The question of payment for content is, naturally, one on which the copyright collecting societies are very alert. They intend to pursue the legal rights of the creators whom they represent with vigour. Whilst they accept the value of blanket licences for educational institutions, their attitude changes once the use can be seen to be 'dealing' in any commercial sense. At present the larger rights holders, such as commercial publishers, or picture libraries, may not take an ungenerous attitude towards r eproduction of materials for distribution which is only 'commercial' in a technical sense. Their levels of fees is often negotiable and will tend to depend on how widely courseware is likely to be distributed. The commercial situation is, however, changing. Hardware developers are concerned about the poor quality of content in many commercially available products and are looking for opportunities to acquire sources of content, such as picture libraries. This would probably affect access by others to this type of material. Academic producers of courseware are potentially entering a commercial world, whether they like it or not.

Faced with these difficulties many academic users at the conference tacitly accepted that they had entered this area without an adequate level of funding. Representatives of the TLTP projects, in particular, speculated as to whether they should go back, at least as a gesture, to the funders who allowed them to begin preparing courseware without providing properly for the expenses involved in the acquisition of content. Such an approach could, at the least, seek the setting up of an advisory post to serve the TLTP projects on copyright matters.

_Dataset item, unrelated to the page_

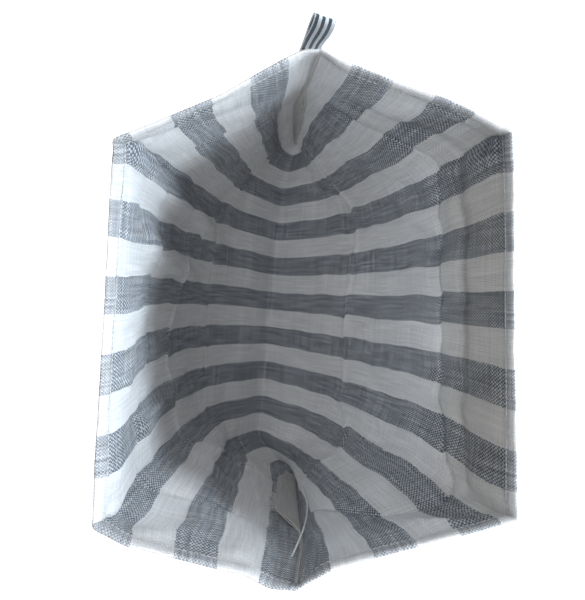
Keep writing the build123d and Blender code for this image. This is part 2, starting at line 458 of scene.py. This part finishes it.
def wall_points(side, rim):
    """Grid of points of one wall, from its rim (first row) down to the fold."""
    rim_line = spaced(rounded(spaced(np.array(rim) * mm, 400), 3), columns + 1)
    for corner in rim_corners[side]:
        corner = np.array(corner) * mm
        rim_line[np.linalg.norm(rim_line - corner, axis=1).argmin()] = corner
    heights = np.linspace(0, mouth_z, 120)
    sections = np.stack([girth(height, columns + 1) for height in heights])
    sections[..., 0] *= side
    wall = np.zeros((rows + 1, columns + 1, 3))
    for i in range(columns + 1):
        down = np.linspace(rim_line[i, 2], 0, 200)
        column = np.stack([np.interp(down, heights, sections[:, i, k]) for k in range(3)], axis=1)
        share = np.clip(1 - (rim_line[i, 2] - down) / rim_influence, 0, 1) ** 2
        wall[:, i] = spaced(column + share[:, None] * (rim_line[i] - column[0]), rows + 1)
    turn = twist * (1 - wall[..., 2] / mouth_z)
    x, y = wall[..., 0].copy(), wall[..., 1].copy()
    wall[..., 0] = x * np.cos(turn) - y * np.sin(turn) + fold_shift * (1 - wall[..., 2] / mouth_z)
    wall[..., 1] = x * np.sin(turn) + y * np.cos(turn)
    u = np.linspace(0, cloth_width, columns + 1)
    for end, from_seam in ((1, u), (-1, cloth_width - u)):
        heights, sway = np.array(seam_sway[end]).T
        shift = np.interp(wall[..., 2], heights, sway * mm) * np.clip(1 - from_seam / sway_width, 0, 1) ** 1.2
        wall[..., 0] += shift
        wall[..., 1] -= end * shift**2 / (2 * sway_width)
    return wall


def settle(walls):
    """Lets the cloth settle under its own weight and takes up its slack, held at the rim, seams and fold."""
    index = np.arange(2 * (rows + 1) * (columns + 1)).reshape(2, rows + 1, columns + 1)
    index[1, :, [0, columns]] = index[0, :, [0, columns]]
    index[1, rows] = index[0, rows]
    quads = []
    for side in (0, 1):
        here = index[side]
        ring = np.stack([here[:-1, :-1], here[:-1, 1:], here[1:, 1:], here[1:, :-1]], axis=-1).reshape(-1, 4)
        quads.extend((ring if side == 0 else ring[:, ::-1]).tolist())
    mesh = bpy.data.meshes.new("settling")
    mesh.from_pydata(walls.reshape(-1, 3).tolist(), [], quads)
    cloth = bpy.data.objects.new("settling", mesh)
    bpy.context.scene.collection.objects.link(cloth)
    cloth.shape_key_add(name="standing")
    flat = cloth.shape_key_add(name="flat")
    u, v = np.meshgrid(np.linspace(0, cloth_width, columns + 1), np.linspace(0, wall_height, rows + 1))
    lying = np.stack([np.stack([u, v, np.full_like(u, lift)], axis=-1) for lift in (0.5 * mm, -0.5 * mm)])
    flat.data.foreach_set("co", lying.ravel())
    hold = np.full((rows + 1, columns + 1), 0.03)
    hold[-10:] = 0.25
    hold[:, :4] = hold[:, -4:] = 0.12
    hold[:3] = 1.0
    group = cloth.vertex_groups.new(name="hold")
    for side in (0, 1):
        for place, weight in zip(index[side].ravel().tolist(), hold.ravel().tolist()):
            group.add([place], weight, "REPLACE")
    modifier = cloth.modifiers.new("cloth", "CLOTH")
    settings = modifier.settings
    settings.quality = 8
    settings.mass = 0.05
    settings.air_damping = 2
    settings.tension_stiffness, settings.compression_stiffness, settings.shear_stiffness = 40, 25, 10
    settings.tension_damping, settings.compression_damping, settings.shear_damping = 10, 10, 10
    settings.bending_model = "ANGULAR"
    settings.bending_stiffness, settings.bending_damping = 0.4, 0.5
    settings.vertex_group_mass = "hold"
    settings.pin_stiffness = 1.0
    settings.rest_shape_key = flat
    modifier.collision_settings.use_collision = False
    modifier.collision_settings.use_self_collision = False
    for step in range(1, 36):
        bpy.context.scene.frame_set(step)
    settled = cloth.evaluated_get(bpy.context.evaluated_depsgraph_get()).data
    found = np.empty(2 * (rows + 1) * (columns + 1) * 3)
    settled.vertices.foreach_get("co", found)
    found = found.reshape(walls.shape)
    found[1, :, [0, columns]] = found[0, :, [0, columns]]
    found[1, rows] = found[0, rows]
    bpy.data.objects.remove(cloth)
    bpy.data.meshes.remove(mesh)
    bpy.context.scene.frame_set(1)
    return found


def halved(grid, axis):
    """The grid with a point added between each two along this axis, on a smooth curve through them."""
    lines = np.moveaxis(grid, axis, 0)
    longer = np.concatenate([2 * lines[:1] - lines[1:2], lines, 2 * lines[-1:] - lines[-2:-1]])
    between = (9 * (longer[1:-2] + longer[2:-1]) - longer[:-3] - longer[3:]) / 16
    finer = np.empty((2 * len(lines) - 1,) + lines.shape[1:])
    finer[::2], finer[1::2] = lines, between
    return np.moveaxis(finer, 0, axis)


class Wall:
    """One wall of the sack as a fine grid: points, normals into the sack, and their places on the cloth."""

    def __init__(self, side, points):
        self.side = side
        self.points = points
        self.refresh()
        height, width = points.shape[:2]
        u, v = np.meshgrid(np.linspace(0, cloth_width, width), np.linspace(0, wall_height, height))
        self.places = np.stack([u, v if side > 0 else 2 * wall_height - v], axis=-1)

    def refresh(self):
        along_v, along_u = np.gradient(self.points, axis=(0, 1))
        self.normals = unit(np.cross(along_v, along_u) * self.side)
        if (self.normals[..., 0] * self.side).mean() > 0:
            self.normals *= -1

    def at(self, u, v, lift=0.0):
        """Points at u and at v below the rim, lifted off the cloth into the sack. All three may be arrays."""
        u, v, lift = np.broadcast_arrays(np.asarray(u, float), v, lift)
        height, width = self.points.shape[:2]
        i = u / cloth_width * (width - 1)
        j = v / wall_height * (height - 1)
        i0 = np.clip(np.floor(i).astype(int), 0, width - 2)
        j0 = np.clip(np.floor(j).astype(int), 0, height - 2)
        a, b = (i - i0)[..., None], (j - j0)[..., None]

        def blend(grid):
            upper = grid[j0, i0] * (1 - a) + grid[j0, i0 + 1] * a
            lower = grid[j0 + 1, i0] * (1 - a) + grid[j0 + 1, i0 + 1] * a
            return upper * (1 - b) + lower * b

        return blend(self.points) + lift[..., None] * unit(blend(self.normals))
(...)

Discussion at the final session centred around other possible lines of action. Working through some agency was offered as one suggestion, but there was no unanimity as to whether such an agency should be a new collecting society offering blanket licences for courseware content, a body obtaining permissions for higher education from collecting societies and individual copyright holders, or an advisory agency offering information and guidance only. The potential for using the technology to monitor use, and therefore provide firm information as the basis for some new form of licence, seemed attractive to most parties. Unusually for an academic meeting, the idea of further meetings on the topic was not unanimously supported. However, enough people did express interest in this for the main sponsor, the British Universities Film and Video Council, to undertake to arrange another such forum. On grounds of the quality and intrinsic interest of the recent conference alone, this is very welcome.